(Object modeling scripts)
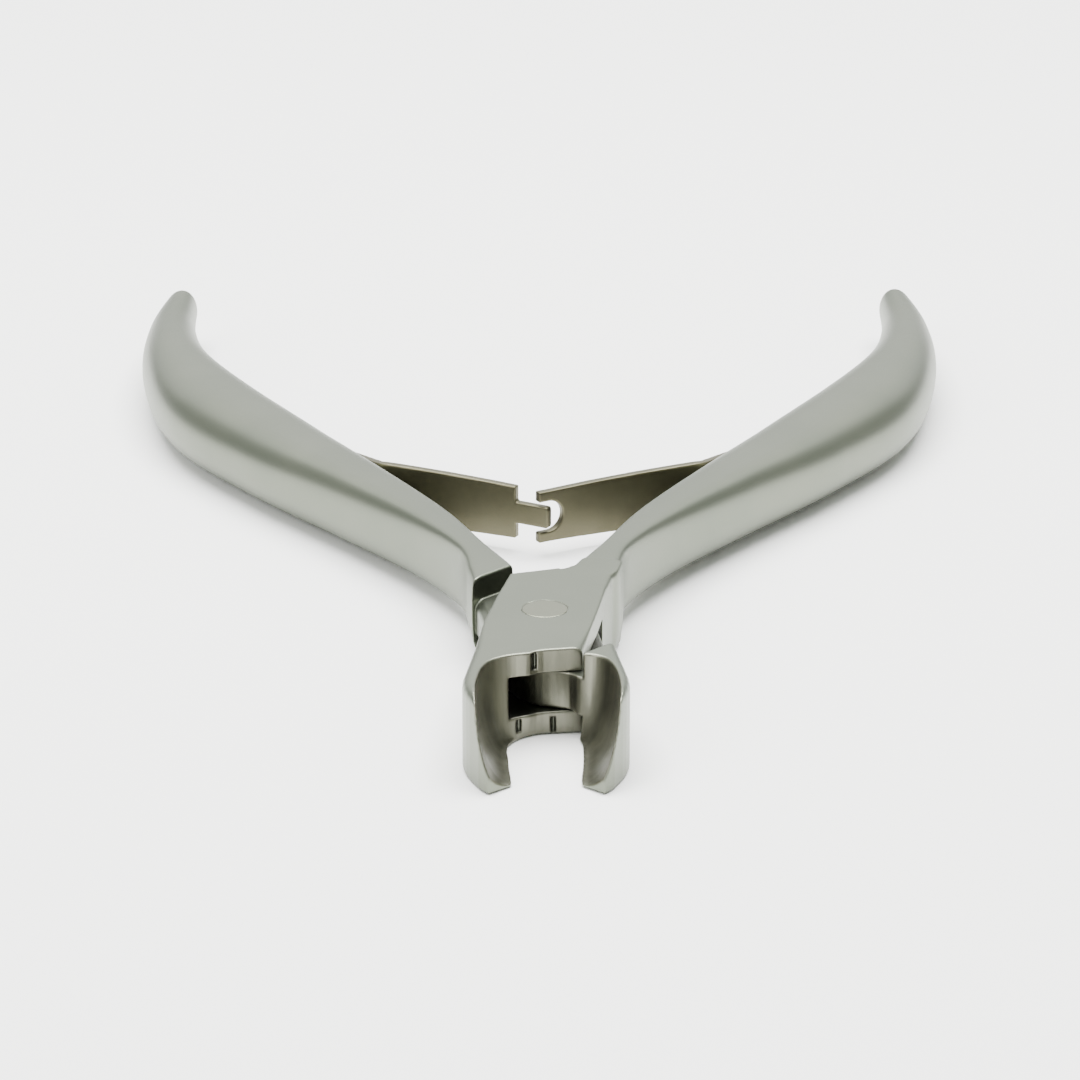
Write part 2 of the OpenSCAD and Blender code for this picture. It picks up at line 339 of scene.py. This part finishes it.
def surface(f, xs, ys, zs):
    """Vertices and quads of the zero surface of f on a grid (surface nets)."""
    d = f(xs[:, None, None], ys[None, :, None], zs[None, None, :])
    d = np.broadcast_to(d, (len(xs), len(ys), len(zs)))
    inside = d < 0
    corner = [(i, j, k) for i in (0, 1) for j in (0, 1) for k in (0, 1)]
    shape = tuple(n - 1 for n in d.shape)

    def part(a, c):
        return a[c[0]:c[0] + shape[0], c[1]:c[1] + shape[1], c[2]:c[2] + shape[2]]

    count = sum(part(inside, c).astype(np.int8) for c in corner)
    cell = np.argwhere((count > 0) & (count < 8))
    number = np.full(shape, -1, np.int64)
    number[tuple(cell.T)] = np.arange(len(cell))
    axes = (xs, ys, zs)
    total = np.zeros((len(cell), 3))
    crossings = np.zeros(len(cell))
    for a in corner:
        for axis in range(3):
            if a[axis]:
                continue
            b = list(a)
            b[axis] = 1
            ia, ib = cell + a, cell + b
            da, db = d[tuple(ia.T)], d[tuple(ib.T)]
            hit = (da < 0) != (db < 0)
            t = np.where(hit, da / np.where(hit, da - db, 1), 0)
            pa = np.stack([axes[k][ia[:, k]] for k in range(3)], 1)
            pb = np.stack([axes[k][ib[:, k]] for k in range(3)], 1)
            total += np.where(hit[:, None], pa + t[:, None] * (pb - pa), 0)
            crossings += hit
    points = total / crossings[:, None]
    quads = []
    for axis in range(3):
        u, v = (axis + 1) % 3, (axis + 2) % 3
        low = [slice(1, -1)] * 3
        high = [slice(1, -1)] * 3
        low[axis], high[axis] = slice(0, -1), slice(1, None)
        a, b = inside[tuple(low)], inside[tuple(high)]
        edge = np.argwhere(a != b)
        flip = a[tuple(edge.T)]
        base = edge.copy()
        for k in (u, v):
            base[:, k] += 1
        steps = [(0, 0), (-1, 0), (-1, -1), (0, -1)]
        ring = []
        for su, sv in steps:
            c = base.copy()
            c[:, u] += su
            c[:, v] += sv
            ring.append(number[tuple(c.T)])
        quad = np.stack(ring, 1)
        quad[~flip] = quad[~flip][:, ::-1]
        quads.append(quad)
    # Newton steps pull the points onto the surface, none longer than a cell.
    longest = 0.6 * max(np.diff(zs).max(), np.diff(xs).min())
    for _ in range(4):
        g = gradient(f, points)
        value = f(*points.T)
        move = value[:, None] * g / np.maximum((g ** 2).sum(1), 1e-6)[:, None]
        length = np.linalg.norm(move, axis=1)
        points -= move * np.minimum(1, longest / np.maximum(length, 1e-9))[:, None]
    return points, np.concatenate(quads)


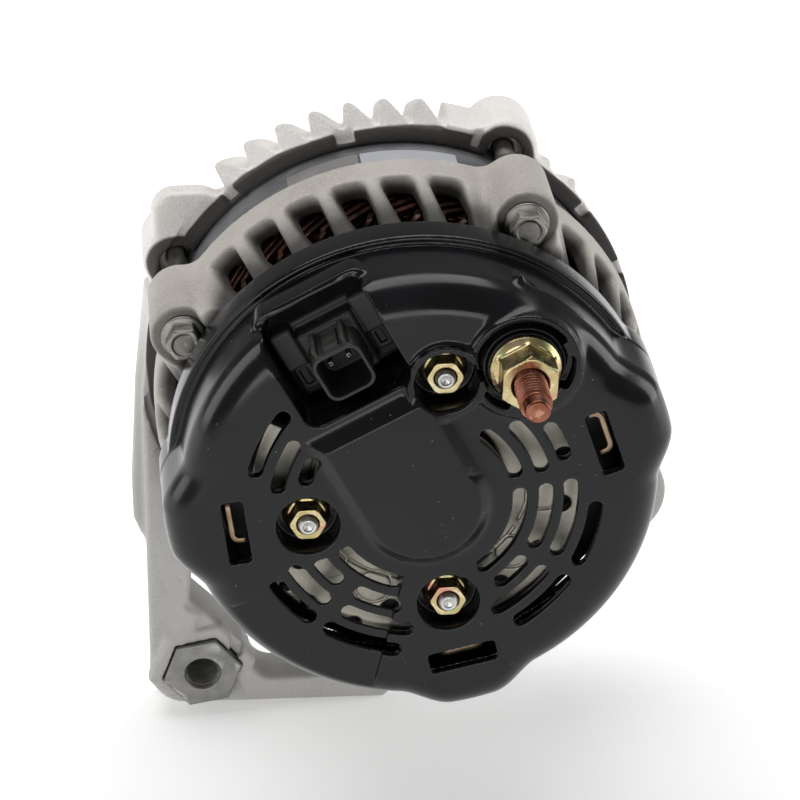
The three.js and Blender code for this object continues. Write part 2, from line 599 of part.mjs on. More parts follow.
function frontHousing() {
  const { radius, start, end } = FRONT_RIM;
  const shell = turned([
    [60.5, start], [radius, start], [radius, end], [61.8, 67], [59.7, 74], [57.6, 79], [52, 85], [40, 87],
    [28, 88], [28, 84], [40, 83.5], [51, 81], [57.2, 76], [57.2, 62.8], [60.5, 62.8],
  ], FACETS);
  const hollow = turned([
    [0, 40], [60.5, 40], [60.5, 62.8], [57.2, 62.8], [57.2, 76], [51, 81], [40, 83.5], [28, 84],
    [28, 96], [0, 96],
  ], FACETS);
  const bearingSeat = turned([
    [23.8, 75.5], [31, 75.5], [31, 88], [30, 94], [19, 94], [19, 90.2], [23.8, 90.2],
  ], 20);
  const fins = FIN_TIPS.flatMap(({ tip, angles }) => {
    const outline = polygon([
      [FIN.root, FIN.start], [tip, FIN.start], [tip, FIN.shoulder],
      [FIN.foot, FIN.end], [FIN.root, FIN.end],
    ]);
    const fin = new THREE.ExtrudeGeometry(outline, { depth: FIN.thickness, bevelEnabled: false });
    fin.translate(0, 0, -FIN.thickness / 2);
    return angles.map((angle) => turn(solid(fin.clone()), angle));
  });
  const ears = atBolts(rod(8.6, start, 75, 12));
  const cornerLug = plate(roundedBox(-62, -44, 16, 48, 6), start, start + 7, { curveSegments: 2 });
  const mountEar = at(rod(EAR.radius, EAR.front, EAR.back, 20), EAR.x, EAR.z);
  const mountWeb = plate(polygon([[55, -28], [71.5, -36], [EAR.x, -63], [38, -56]]), EAR.front, EAR.back);
  const body = join(shell, ...fins, ...ears, cornerLug, mountEar, mountWeb, armBody()).subtract(hollow);

  // The arm stands behind the rim, clear of the stator and of the rear housing.
  const clearance = rod(REAR_RIM.radius + 3.2, 40, start, FACETS);
  const frontVents = Array.from({ length: 12 }, (_, i) =>
    plate(band(36, 52, 30 * i + 5, 30 * i + 25), 78, 90, { curveSegments: 1 }));
  const keyholes = [
    ...atBolts(rod(4.6, start - 1, start + 4, 10)),
    ...atBolts(rod(BOLT_CLEARANCE, start - 1, 78, 8)),
  ];
  const bushPocket = at(hexagon(BUSH.flats + 2 * GAP, 40, 90, BUSH.turn), BUSH.x, BUSH.z);
  const earBore = at(rod(EAR.bore, 50, 80, 16), EAR.x, EAR.z);
  const vented = join(cut(body, clearance, ...frontVents), bearingSeat);
  return cut(vented, ...keyholes, ...retainerHoles, bushPocket, earBore);
}

piece('front_housing', frontHousing(), FINISH.castAluminium);

const bush = cut(hexagon(BUSH.flats, BUSH.front, BUSH.back, BUSH.turn), rod(BUSH.bore, 40, 90, 18));
piece('mounting_bush', bush, FINISH.steel, { x: BUSH.x, z: BUSH.z });

const flangeBack = BOLT.seat - GAP;
const throughBolt = join(
  turned([[0, flangeBack], [BOLT.flange, flangeBack], [BOLT.flange, 14.6], [4.6, 13.8], [0, 13.8]]),
  hexagon(BOLT.flats, BOLT.head, 14, 0),
  rod(BOLT.shank, 15, BOLT.end, 8),
);
BOLT_ANGLES.forEach((angle, i) => {
  const spot = polar(BOLT_RADIUS, angle);
  piece(`through_bolt_${i + 1}`, throughBolt, FINISH.darkSteel, { x: spot.x, z: spot.y });
});

// ---------------------------------------------------------------- bearings

function bearing(name, { bore, outer, start, end, balls, ball }) {
  const pitch = (bore + outer) / 2;
  const race = (outer - bore) * 0.24;
  const middle = (start + end) / 2;
  const reach = ball + GAP;
  const grooved = (radius, shoulder, floor) => turned([
    [radius, start], [shoulder, start], [shoulder, middle - reach], [floor, middle - reach],
    [floor, middle + reach], [shoulder, middle + reach], [shoulder, end], [radius, end],
  ], 16);
  piece(`${name}_outer_race`, grooved(outer, outer - race, pitch + reach), FINISH.steel);
  piece(`${name}_inner_race`, grooved(bore + GAP, bore + race, pitch - reach), FINISH.steel);
  const sphere = new THREE.SphereGeometry(ball, 6, 4);
  sphere.translate(pitch, middle, 0);
  const cage = ring(pitch - 0.9, pitch + 0.9, middle - 1.1, middle + 1.1, 12);
  piece(`${name}_balls`, join(cage, ...around(solid(sphere), balls)), FINISH.steel);
}

bearing('rear_bearing', REAR_BEARING);
bearing('front_bearing', FRONT_BEARING);

piece('bearing_retainer', cut(ring(17, 31, 73, 75.2, 24), ...retainerHoles), FINISH.steel);
const retainerScrew = join(rod(3.8, 71, 73 - GAP, 10), rod(2, 72, 80.5, 8));
RETAINER_SCREWS.angles.forEach((angle, i) => {
  const spot = polar(RETAINER_SCREWS.radius, angle);
  piece(`retainer_screw_${i + 1}`, retainerScrew, FINISH.darkSteel, { x: spot.x, z: spot.y });
});

// ---------------------------------------------------------------- rotor

const shaft = turned([
  [0, -20], [4.2, -20], [4.2, 1.4], [REAR_BEARING.bore, 1.4], [REAR_BEARING.bore, 14],
  [ROTOR.shaft, 14.4], [ROTOR.shaft, 75.4], [FRONT_BEARING.bore, 75.6], [FRONT_BEARING.bore, 107],
  [PULLEY_NUT.thread, 107.6], [PULLEY_NUT.thread, 123], [7, SHAFT_END], [0, SHAFT_END],
]);
piece('rotor_shaft', shaft, FINISH.steel);

const insulatorTube = ring(4.5, 6.6, -19.6, 1.1, 20);
piece('slip_ring_insulator', insulatorTube, FINISH.blackPlastic);
SLIP_RINGS.forEach(({ from, to }, i) => {
  piece(`slip_ring_${i + 1}`, ring(6.9, SLIP_RADIUS, from, to, 20), FINISH.copper);
});

// A claw pole: a hub plate with tapering fingers that reach over the coil to the other side.
function clawPole() {
  const length = ROTOR.front - ROTOR.rear;
  const thick = 6.2; // radially, at a finger
  const reach = length - 3.2;
  const hub = ring(ROTOR.shaft + GAP, ROTOR.hub, 0, ROTOR.plate, 16);
  const taper = polygon([
    [-7.6, 0], [7.6, 0], [7.2, ROTOR.plate], [3, reach], [-3, reach], [-7.2, ROTOR.plate],
  ]);
  const finger = new THREE.ExtrudeGeometry(taper, { depth: thick, bevelEnabled: false });
  finger.translate(0, 0, ROTOR.radius - thick);
  const root = box(-7.5, 7.5, 0, ROTOR.plate, ROTOR.hub - 4, ROTOR.radius - 3);
  return join(hub, ...around(join(solid(finger), root), ROTOR.fingers));
}

const halfPitch = 180 / ROTOR.fingers;
const frontClaw = turn(clawPole().rotate([180, 0, 0]), halfPitch).translate([0, ROTOR.front, 0]);
piece('pole_claw_rear', clawPole().translate([0, ROTOR.rear, 0]), FINISH.darkSteel);
piece('pole_claw_front', frontClaw, FINISH.darkSteel);

const coilStart = ROTOR.rear + ROTOR.plate + GAP;
const coilEnd = ROTOR.front - ROTOR.plate - GAP;
const bobbinCore = 20;
piece('field_bobbin', turned([
  [9.5, coilStart], [ROTOR.hub, coilStart], [ROTOR.hub, coilStart + 1], [bobbinCore, coilStart + 1],
  [bobbinCore, coilEnd - 1], [ROTOR.hub, coilEnd - 1], [ROTOR.hub, coilEnd], [9.5, coilEnd],
], 20), FINISH.blackPlastic);
const fieldCoil = ring(bobbinCore + GAP, ROTOR.hub - 1, coilStart + 1 + GAP, coilEnd - 1 - GAP, 20);
piece('field_coil', fieldCoil, FINISH.copper);

// Each blade is a thin arc that stands on the disc.
function fan(from, to) {
  const blade = new THREE.Shape();
  blade.absarc(36, -14, 17, radians(95), radians(150), false);
  blade.absarc(36, -14, 15.4, radians(150), radians(95), true);
  blade.closePath();
  const discPlate = ring(ROTOR.shaft + GAP, FAN.radius, from, from + FAN.thickness, 20);
  const standing = plate(blade, from + 0.2, to, { curveSegments: 1 });
  return join(discPlate, ...around(standing, FAN.blades));
}

const rearFan = fan(0, 8.5).rotate([180, 0, 0]).translate([0, ROTOR.rear - GAP, 0]);
const frontFan = fan(ROTOR.front + GAP, ROTOR.front + 7);
piece('fan_rear', rearFan, FINISH.steel);
piece('fan_front', frontFan, FINISH.steel);

// ---------------------------------------------------------------- pulley

function pulley() {
  const { radius, start, end, grooves, pitch, depth, web } = PULLEY;
  const first = (start + end) / 2 - (pitch * grooves) / 2;
  const vees = Array.from({ length: grooves }, (_, i) => [
    [radius - 1 - depth, first + pitch * (i + 0.5)],
    [radius - 1, first + pitch * (i + 1)],
  ]).flat();
  return turned([
    [FRONT_BEARING.bore + GAP, start], [radius - 1.5, start], [radius, first - 0.6], ...vees,
    [radius, end - 0.4], [21.5, end], [20, web], [FRONT_BEARING.bore + GAP, web],
  ], 24);
}

piece('pulley', pulley(), FINISH.darkSteel);

const spacerEnds = [FRONT_BEARING.end + GAP, PULLEY.start - GAP];
piece('pulley_spacer', ring(FRONT_BEARING.bore + GAP, 12.5, ...spacerEnds), FINISH.steel);

function pulleyNut() {
  const start = PULLEY.web + GAP;
  const end = start + PULLEY_NUT.height;
  const corner = PULLEY_NUT.flats / Math.sqrt(3);
  const chamfer = turned([
    [0, start], [corner - 0.7, start], [corner, start + 1], [corner, end - 1.4], [corner - 1.9, end],
    [0, end],
  ]);
  const threadHole = rod(PULLEY_NUT.thread + GAP, start - 1, end + 1, 18);
  return cut(hexagon(PULLEY_NUT.flats, start, end).intersect(chamfer), threadHole);
}

piece('pulley_nut', pulleyNut(), FINISH.steel);

export default alternator;
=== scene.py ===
import json
import math

import bpy
import numpy as np
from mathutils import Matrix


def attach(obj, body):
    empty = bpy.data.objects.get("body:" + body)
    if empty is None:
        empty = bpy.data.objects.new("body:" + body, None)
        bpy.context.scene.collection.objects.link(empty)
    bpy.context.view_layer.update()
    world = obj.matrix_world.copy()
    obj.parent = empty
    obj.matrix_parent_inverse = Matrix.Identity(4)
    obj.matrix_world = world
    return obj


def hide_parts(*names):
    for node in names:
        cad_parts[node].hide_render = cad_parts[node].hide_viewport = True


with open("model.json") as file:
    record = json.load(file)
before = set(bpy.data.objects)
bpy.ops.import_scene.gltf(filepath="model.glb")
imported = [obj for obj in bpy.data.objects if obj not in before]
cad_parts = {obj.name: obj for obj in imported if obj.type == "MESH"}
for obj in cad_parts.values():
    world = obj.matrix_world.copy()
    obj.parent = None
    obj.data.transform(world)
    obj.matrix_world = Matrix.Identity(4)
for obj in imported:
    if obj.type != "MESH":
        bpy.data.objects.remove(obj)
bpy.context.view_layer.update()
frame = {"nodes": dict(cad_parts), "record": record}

import openvdb
from mathutils import Matrix, Vector

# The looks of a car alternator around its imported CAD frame.
#
# Shapes are written in millimetres. x and z are the row's own, and s is a station along the rotor's axis,
# counted from the front edge of the rear cover's skirt towards the pulley. Angles run from +x towards +z.

SHAFT_END = 124.0
TILT = math.radians(27.6)  # of the plug, the brushes and the pad on the cover
FAR = 1e3

# ------------------------------------------------------------------ camera, light and floor

ELEVATION, AZIMUTH = math.radians(28.7), math.radians(-5.7376)
RIGHT = Vector((math.cos(AZIMUTH), math.sin(AZIMUTH), 0))
BACK = Vector((math.sin(AZIMUTH) * math.cos(ELEVATION), -math.cos(AZIMUTH) * math.cos(ELEVATION),
               math.sin(ELEVATION)))
UP = BACK.cross(RIGHT)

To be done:
In the listing, find every line containing the word "before" and list it.

The completed task:
before = set(bpy.data.objects)
imported = [obj for obj in bpy.data.objects if obj not in before]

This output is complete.